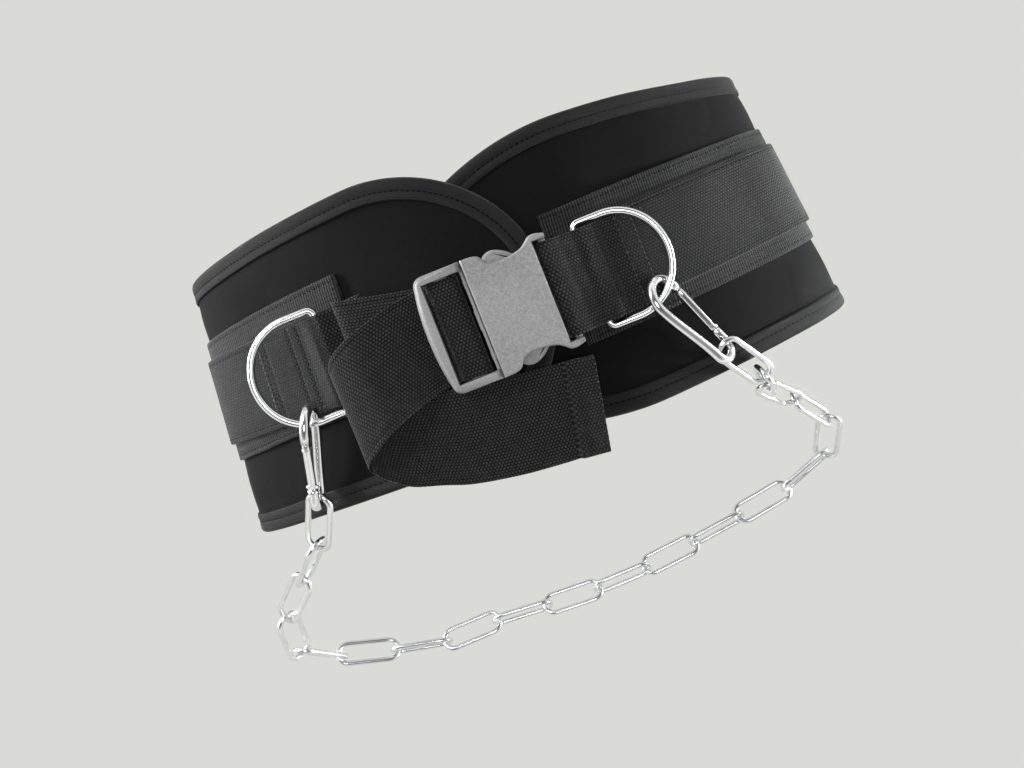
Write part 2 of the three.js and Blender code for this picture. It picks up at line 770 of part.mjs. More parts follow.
const PLUG_X0 = -42.0, // bulge of the outer bar
  PLUG_XI = -35.8, // its straight inner side
  PLUG_X1 = -15.1; // shoulder against the socket
function plugGeometry() {
  // frame
  let s = plate(
    [
      [-42.0, 0.01],
      [-41.9, 6],
      [-41.3, 14],
      [-40.1, 22],
      [-38.9, 27.2],
      [-36.4, 29.2],
      [PLUG_X1, 29.6],
    ],
    ZB0 + 5.3,
    ZB1 - 0.4,
    0.8,
  );
  // window
  s = s.subtract(solid(box(PLUG_XI, -16.6, BUCKLE_Y - 25.2, BUCKLE_Y + 25.2, ZB0 - 2, ZB1 + 2)));
  // middle bar
  s = s.add(
    solid(box(-29.4, -22.8, BUCKLE_Y - 26, BUCKLE_Y + 26, ZB0 + 5.2, ZB0 + 7.7)),
  );
  // tongue and prongs inside the socket
  s = s.add(solid(box(-17, 12, BUCKLE_Y - 5, BUCKLE_Y + 5, ZM - 1.6, ZM + 1.6)));
  for (const e of [-1, 1]) {
    const pr = [
      [-17, 20.0],
      [-8, 20.4],
      [-5.5, 24.6],
      [-3.6, 27.6],
      [0.3, 29.0],
      [5.2, 27.6],
      [9.6, 24.4],
      [11.8, 21.8],
      [11.6, 19.6],
      [0, 17.4],
      [-10, 16.4],
      [-17, 16.2],
    ];
    const sh = new THREE.Shape(pr.map(([x, w]) => new THREE.Vector2(x, e * w)));
    const g = new THREE.ExtrudeGeometry(sh, { depth: 5.4, bevelEnabled: false, curveSegments: 1 });
    s = s.add(solid(g.translate(0, BUCKLE_Y, ZM - 2.8)));
  }
  return fromSolid(s);
}

// ---------------------------------------------------------------- build
const BLACK = 0x1c1c1e,
  WEB = 0x2b2b2d,
  TAPE = 0x343437,
  PLASTIC = 0x8f8f8f,
  STEEL = 0xd8d8da,
  ZINC = 0xc4c5c7;
addMesh("pad", padGeometry(), BLACK, 0.9);
addMesh("edge_binding", bindingGeometry(), TAPE, 0.85);
addMesh(
  "wide_band",
  sewn(bandL0, bandL1, (L) => edge(L, "band"), BAND_W, H_BAND, BAND_T),
  WEB,
  0.8,
);
addMesh(
  "belt_strap",
  sewn(strapL0, strapL1, (L) => edge(L, "strap"), STRAP_W, H_STRAP, STRAP_T),
  WEB,
  0.8,
);
// webbing sewn over the left D-ring's bar
{
  const L = (x) => runAt(x, -1);
  const H0 = H_TOP + GAP,
    H1 = H0 + RING_D + 2 * GAP;
  const rows = table(
    ["x", "h"],
    [
      [-131, H0],
      [-102, H0 + 0.3],
      [-97.5, H0 + 2.2],
      [-93.6, H1 + 0.2],
      [-88.4, H1 + 0.2],
      [-84.5, H0 + 2.2],
      [-80, H0 + 0.2],
      [-66.5, H0],
    ],
  ).reverse();
  const lr = rows.map((r) => ({ L: L(r.x), h: r.h }));
  const h = (l) => at(lr, "L", "h", l);
  const g = sewn(lr[0].L, lr[lr.length - 1].L, () => 2.8, STRAP_W - 2.2, h, STRAP_T, lr.slice(1, -1).map((r) => r.L));
  addMesh("left_ring_strap", g, WEB, 0.8);
}
for (const r of RINGS)
  addMesh(
    `${r.name}_d_ring`,
    wire(ringLine(r.o, r.ex, r.ey), RING_D, { closed: true, sides: 8, up: r.n }),
    STEEL,
    0.18,
    1,
  );
addMesh("buckle_socket", socketGeometry(), PLASTIC, 0.45);
addMesh("buckle_plug", plugGeometry(), PLASTIC, 0.45);
addMesh("buckle_loop", ribbon(BUCKLE_LOOP, steps(9), 23.8), WEB, 0.8);
addMesh("tail_strap", ribbon(TAIL, steps(9), STRAP_W / 2), WEB, 0.8);
for (const h of HOOKS) {
  const line = hookLine().map(([t, u]) => h.at(t, u));
  addMesh(`${h.name}_hook`, wire(line, HOOK_D, { sides: 8, up: h.n }), STEEL, 0.2, 1);
  // gate: rod with its rivet
  const g0 = h.at(GATE_T0, -hookOutline(GATE_T0)),
    g1 = h.at(GATE_T1, -hookOutline(GATE_T1));
  const p = h.at(PIVOT_T, -hookOutline(PIVOT_T));
  let s = solid(wire([g0, g1], GATE_D, { sides: 8, up: h.n }));
  const e = HOOK_D / 2 + 0.5;
  s = s.add(
    solid(
      wire([p.clone().addScaledVector(h.n, -e), p.clone().addScaledVector(h.n, e)], 1.6, {
        sides: 8,
        up: h.a,
      }),
    ),
  );
  addMesh(`${h.name}_hook_gate`, fromSolid(s), STEEL, 0.25, 1);
}
CHAIN.forEach((l, i) => {
  const { pts, up } = linkLine(l);
  addMesh(
    `chain_link_${String(i + 1).padStart(2, "0")}`,
    wire(pts, LINK_D, { closed: true, sides: 6, up }),
    ZINC,
    0.25,
    1,
  );
});

// move the origin to the floor under the middle of the whole outline
for (const m of group.children) m.geometry.translate(...ORIGIN);

export default group;
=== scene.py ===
import math

import bmesh
import bpy
import numpy as np
from mathutils import Matrix, Vector


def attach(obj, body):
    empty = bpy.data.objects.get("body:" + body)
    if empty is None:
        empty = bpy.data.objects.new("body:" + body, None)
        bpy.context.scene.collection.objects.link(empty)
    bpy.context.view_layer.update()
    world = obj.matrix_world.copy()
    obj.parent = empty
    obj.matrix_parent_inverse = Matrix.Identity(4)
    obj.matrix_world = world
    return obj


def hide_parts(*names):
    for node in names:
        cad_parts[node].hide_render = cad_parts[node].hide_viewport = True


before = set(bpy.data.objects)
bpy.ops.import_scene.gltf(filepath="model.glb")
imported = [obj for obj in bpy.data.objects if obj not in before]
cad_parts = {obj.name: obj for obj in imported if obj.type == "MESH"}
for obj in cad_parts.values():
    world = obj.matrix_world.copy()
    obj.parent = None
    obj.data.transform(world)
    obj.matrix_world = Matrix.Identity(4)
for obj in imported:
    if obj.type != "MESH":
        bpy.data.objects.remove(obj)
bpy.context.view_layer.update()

# All shapes below are in millimetres from the middle of the belt's loop; the frame's origin is ORIGIN away.
ORIGIN = np.array([9.953, 64.601, 0.0])


def to_frame(p):
    return (np.asarray(p, float) + ORIGIN) / 1000.0


# ------------------------------------------------------------------ camera
FOCAL_PX = 722.0
cam_data = bpy.data.cameras.new("camera")
cam = bpy.data.objects.new("camera", cam_data)
bpy.context.scene.collection.objects.link(cam)
cam_data.sensor_width = 36.0
cam_data.lens = FOCAL_PX / 1024 * 36.0
cam_data.shift_x = 6.2 / 1024
cam_data.shift_y = -88.7 / 1024
cam_data.clip_start = 0.02
cam_data.clip_end = 20
cam.location = to_frame([0, 0, 484.0])
cam.rotation_euler = (0, 0, math.atan2(-0.3584, 0.9336) - math.radians(0.7))
bpy.context.scene.camera = cam


# ------------------------------------------------------------------ mesh helpers
def new_mesh(name, verts_mm, faces, material, loop_uv=None, smooth=True, ride="root"):
    me = bpy.data.meshes.new(name)
    v = to_frame(np.asarray(verts_mm, float).reshape(-1, 3))
    me.from_pydata(v.tolist(), [], [tuple(int(i) for i in f) for f in faces])
    me.update()
    if loop_uv is not None:
        layer = me.uv_layers.new(name="run")
        layer.data.foreach_set("uv", np.asarray(loop_uv, np.float32).ravel())
    me.materials.append(material)
    ob = bpy.data.objects.new(name, me)
    bpy.context.scene.collection.objects.link(ob)
    bm = bmesh.new()
    bm.from_mesh(me)
    bmesh.ops.recalc_face_normals(bm, faces=bm.faces)
    if bm.calc_volume(signed=True) < 0:
        bmesh.ops.reverse_faces(bm, faces=bm.faces)
    bm.to_mesh(me)
    bm.free()
    me.polygons.foreach_set("use_smooth", [smooth] * len(me.polygons))
    me.update()
    if ride:
        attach(ob, ride)
    return ob


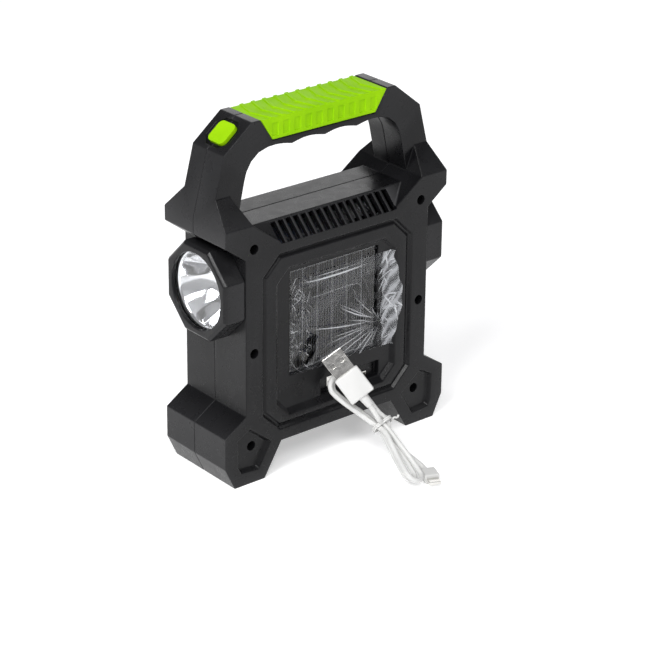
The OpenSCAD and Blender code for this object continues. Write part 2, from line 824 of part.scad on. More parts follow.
module charge_plug_body() {
    color(WHITE) charge_plug_frame() translate([-0.2, -4, -2.6]) cube([9, 8, 5.2]);
}

module charge_plug_tip() {
    color(SILVER) charge_plug_frame() translate([8.8, -3.3, -0.9]) cube([4.6, 6.6, 1.8]);
}

rear_housing();
front_housing();
handle_grip();
power_button();
switch_plunger();
switch_body();
switch_board();
solar_board();
solar_cells();
solar_cover();
protective_film();
torch_bezel();
torch_lens();
torch_seal();
torch_reflector();
torch_led_board();
torch_led();
side_lamp_bezel();
side_lamp_lens();
side_lamp_seal();
side_lamp_reflector();
side_lamp_led_board();
side_lamp_led();
flood_bezel();
flood_lens();
flood_gasket();
flood_reflector();
flood_led_board();
flood_leds();
heat_sink();
heat_sink_screws();
battery_holder();
battery_cell_upper();
battery_cell_lower();
battery_contacts();
control_board();
control_components();
port_board();
usb_output_socket();
charging_socket();
board_screws();
housing_screws();
panel_leads();
usb_plug_shell();
usb_plug_body();
cable_lead();
cable_hank();
cable_tie();
cable_tail();
charge_plug_body();
charge_plug_tip();
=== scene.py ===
"""Looks of a portable solar flood light: moulded shells, soft grip, solar panel under a loose
clear film, lamp heads, front flood lamp and a tied white charging cable."""

import json
import math
import random

import bmesh
import bpy
import numpy as np
from mathutils import Matrix, Vector


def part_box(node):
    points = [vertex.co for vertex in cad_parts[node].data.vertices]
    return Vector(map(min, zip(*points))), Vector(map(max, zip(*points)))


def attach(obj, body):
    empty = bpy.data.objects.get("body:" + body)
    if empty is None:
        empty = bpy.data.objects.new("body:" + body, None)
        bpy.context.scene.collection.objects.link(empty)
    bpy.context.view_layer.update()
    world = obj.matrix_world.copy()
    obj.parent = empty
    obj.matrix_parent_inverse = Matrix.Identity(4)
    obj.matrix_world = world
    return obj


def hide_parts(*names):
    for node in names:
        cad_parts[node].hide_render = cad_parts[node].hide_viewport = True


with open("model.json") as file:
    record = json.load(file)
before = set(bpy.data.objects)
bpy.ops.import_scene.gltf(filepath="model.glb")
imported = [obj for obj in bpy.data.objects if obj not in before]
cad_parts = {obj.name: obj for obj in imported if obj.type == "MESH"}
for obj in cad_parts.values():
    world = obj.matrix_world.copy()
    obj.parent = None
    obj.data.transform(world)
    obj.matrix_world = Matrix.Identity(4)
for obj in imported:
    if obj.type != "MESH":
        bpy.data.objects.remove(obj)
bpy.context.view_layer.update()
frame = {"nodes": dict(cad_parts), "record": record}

MM = 0.001
scene = bpy.context.scene
nodes = frame["nodes"]
slot_of = {part["node"]: part["material_slot"] for part in frame["record"]["subparts"]}

# Camera, in metres and degrees
CAMERA_AIM = Vector((0, 0, 0.110))
CAMERA_AZIMUTH = math.radians(140.83)
CAMERA_ELEVATION = math.radians(22.41)
CAMERA_ROLL = math.radians(0.40)
CAMERA_DISTANCE = 1.2442
CAMERA_LENS = 132.4
CAMERA_SHIFT = (0.0260, -0.1225)

# Moulded rounding, in metres and radians: meshes are welded and flattened first, and a corner
# is rounded by at most its share of the shortest edge beside it
WELD_DISTANCE = 2e-6
FLAT_ANGLE = math.radians(0.8)
CORNER_ANGLE = math.radians(3)
SHARP_ANGLE = math.radians(24)
ROOM_SHARE = 0.45
FINE_ROUNDING = 0.09 * MM
VENTS_BOX = ((-0.042, 0.010, 0.1275), (0.042, 0.0265, 0.1400))

# Tied cable, in millimetres but for its length in metres. The bundle is the CAD source's, and
# the lead and the tail follow the CAD's closely.
CABLE_D = 2.8
UPPER_LOOP_W = 15
LOWER_LOOP_W = 13
HANK_TOP = Vector((5, 26.3, 46.3))
HANK_NECK = Vector((-9.5, 50.5, 23))
HANK_FOOT = Vector((-5, 84.2, 3.3))
UPPER_ROLL, TIE_ROLL, LOWER_ROLL = 60, 30, 20
PLUG_END = Vector((0, 46, 40.2))
LEAD_ROUTE = [(-1.7, 49.6, 35.9), (-2.8, 51.5, 33), (-4.2, 52.5, 30), (-5.6, 52.5, 27.6)]
TAIL_ROUTE = [(-12.9, 60.4, 11.8), (-16.8, 65.4, 7.6), (-19.4, 70.6, 4), (-18.8, 76, 2.8),
              (-18.3, 77.4, 2.8)]

# Wire tie round the neck of the cable bundle, in millimetres
TIE_HALF_W = 5.6
TIE_HALF_T = 3.9
TIE_WIRE_R = 0.55
TIE_LEAN = 1.9
TIE_TURNS = 2
TIE_STEPS = 28

# Loose film, in metres: its grid, its way up the bevel, and the depth at which a fold gets its full
# painted highlight
FILM_SEED = 11
FILM_CELL = 0.36 * MM
FILM_LEDGE = 4.3 * MM
FILM_CLIMB = 2.4 * MM
FILM_HALF_T = 0.4 * MM
LIFT_LOW, LIFT_HIGH = -0.38 * MM, 0.6 * MM
FOLD_HIGHLIGHT_DEPTH = 0.28 * MM

# Folds of the film: a fan from the pinched spot, at angles in degrees, and level folds, each
# with its height, sharpness and depth in millimetres
PINCH = (-31 * MM, 66 * MM)
FAN_ANGLES = (-58, -47, -38, -24, -16, -5, 3, 9, 17, 26, 31, 42, 55, 70, 95, 128, 160, 205, 240)
LONG_FOLD_ANGLE = 50
LEVEL_FOLDS = ((101, 0.6, 0.45), (103.3, 0.3, 0.22), (92.5, 0.35, 0.18))

# Lamp bowls, in metres
THROAT_R = 4.2 * MM
THROAT_STEP = 1.3 * MM
RIM_W = 1.7 * MM
RIM_GAP = 0.1 * MM
BOWL_SKIN = 0.5 * MM
FLUTE_DEPTH = 0.35 * MM
FLUTES = 12
BOWL_SIDES = 96
BOWL_RINGS = 14

# Studio: area lights with place and size in metres and power in watts, and the sky's greys
LIGHTS = (("key_light", (1.3, 0.5, 1.5), 0.8, 28), ("top_light", (-0.6, 0.5, 1.8), 0.9, 6),
          ("back_light", (0.66, 1.0, 1.1), 0.45, 9), ("far_card", (-1.05, -1.3, 0.8), 1.1, 5))
SKY = [(0.0, (0.5, 0.5, 0.51)), (0.35, (0.26, 0.26, 0.27)), (1.0, (0.12, 0.12, 0.13))]
SKY_STRENGTH = 0.9
FLOOR_REACH = 4
FLOOR_GLOW = 0.4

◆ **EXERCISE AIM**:
Quote the listing above, but only from the line that shows "the whole outline" through the line that shows "bpy.context.scene.camera = cam".

◆ **RESULT BELOW**:
// move the origin to the floor under the middle of the whole outline
for (const m of group.children) m.geometry.translate(...ORIGIN);

export default group;
=== scene.py ===
import math

import bmesh
import bpy
import numpy as np
from mathutils import Matrix, Vector


def attach(obj, body):
    empty = bpy.data.objects.get("body:" + body)
    if empty is None:
        empty = bpy.data.objects.new("body:" + body, None)
        bpy.context.scene.collection.objects.link(empty)
    bpy.context.view_layer.update()
    world = obj.matrix_world.copy()
    obj.parent = empty
    obj.matrix_parent_inverse = Matrix.Identity(4)
    obj.matrix_world = world
    return obj


def hide_parts(*names):
    for node in names:
        cad_parts[node].hide_render = cad_parts[node].hide_viewport = True


before = set(bpy.data.objects)
bpy.ops.import_scene.gltf(filepath="model.glb")
imported = [obj for obj in bpy.data.objects if obj not in before]
cad_parts = {obj.name: obj for obj in imported if obj.type == "MESH"}
for obj in cad_parts.values():
    world = obj.matrix_world.copy()
    obj.parent = None
    obj.data.transform(world)
    obj.matrix_world = Matrix.Identity(4)
for obj in imported:
    if obj.type != "MESH":
        bpy.data.objects.remove(obj)
bpy.context.view_layer.update()

# All shapes below are in millimetres from the middle of the belt's loop; the frame's origin is ORIGIN away.
ORIGIN = np.array([9.953, 64.601, 0.0])


def to_frame(p):
    return (np.asarray(p, float) + ORIGIN) / 1000.0


# ------------------------------------------------------------------ camera
FOCAL_PX = 722.0
cam_data = bpy.data.cameras.new("camera")
cam = bpy.data.objects.new("camera", cam_data)
bpy.context.scene.collection.objects.link(cam)
cam_data.sensor_width = 36.0
cam_data.lens = FOCAL_PX / 1024 * 36.0
cam_data.shift_x = 6.2 / 1024
cam_data.shift_y = -88.7 / 1024
cam_data.clip_start = 0.02
cam_data.clip_end = 20
cam.location = to_frame([0, 0, 484.0])
cam.rotation_euler = (0, 0, math.atan2(-0.3584, 0.9336) - math.radians(0.7))
bpy.context.scene.camera = cam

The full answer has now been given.